Sunday, January 11, 2015

The responsibilities of free speech

I am thankful that in Western democratic societies, free speech is a valued and fundamental right. However, I think it is right that comes with responsibilities.
I am not particularly sympathetic to claims that it is fundamental free speech issue when it comes to

-pornography,
-tabloid newspapers publishing titillating details of the private lives of celebrities,
-people gratuitously using swear words on prime time television
-"art" that deliberately seeks to be offensive to religious people

These may be celebrated causes of libertarians in affluent Western countries.
Instead we should consider focusing on cases such as

Sri Lankan newspaper editor Lasantha Wickrematunge who was murdered.
He was a longtime critic of the oppressive and corrupt government that was just voted out of power.

Xu Zhiyong is a Chinese legal scholar and human rights activist. One year ago he was jailed for four years.

I found the two articles below raised important issues.
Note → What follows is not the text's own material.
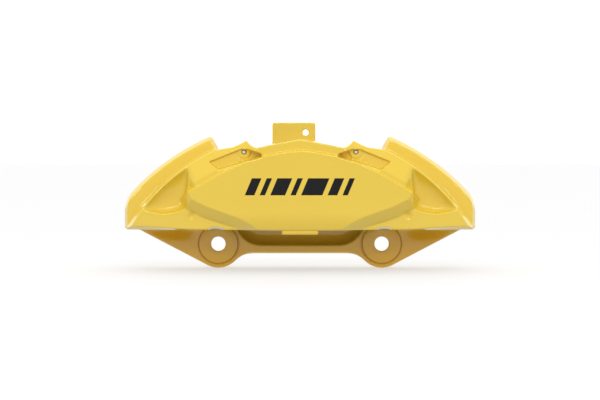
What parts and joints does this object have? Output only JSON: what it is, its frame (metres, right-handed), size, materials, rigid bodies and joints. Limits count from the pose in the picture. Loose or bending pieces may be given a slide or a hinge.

Firebombed French Paper Is No Free Speech Martyr
by Bruce Crumley, published in Time magazine in 2011.
 Defending freedom of expression in the face of oppression is one thing; insisting on the right to be obnoxious and offensive just because you can is infantile. Baiting extremists isn’t bravely defiant when your manner of doing so is more significant in offending millions of moderate people as well. And within a climate where violent response—however illegitimate—is a real risk, taking a goading stand on a principle virtually no one contests is worse than pointless: it’s pointlessly all about you.
When 'free speech' becomes a kind of fundamentalism by historian Charles Walton.

I find the readers comments on both articles rather disappointing. Many appear to have made little effort to actually understand what the authors are trying to say and simply condemn them. This simple lack of civil discourse is a worry to me.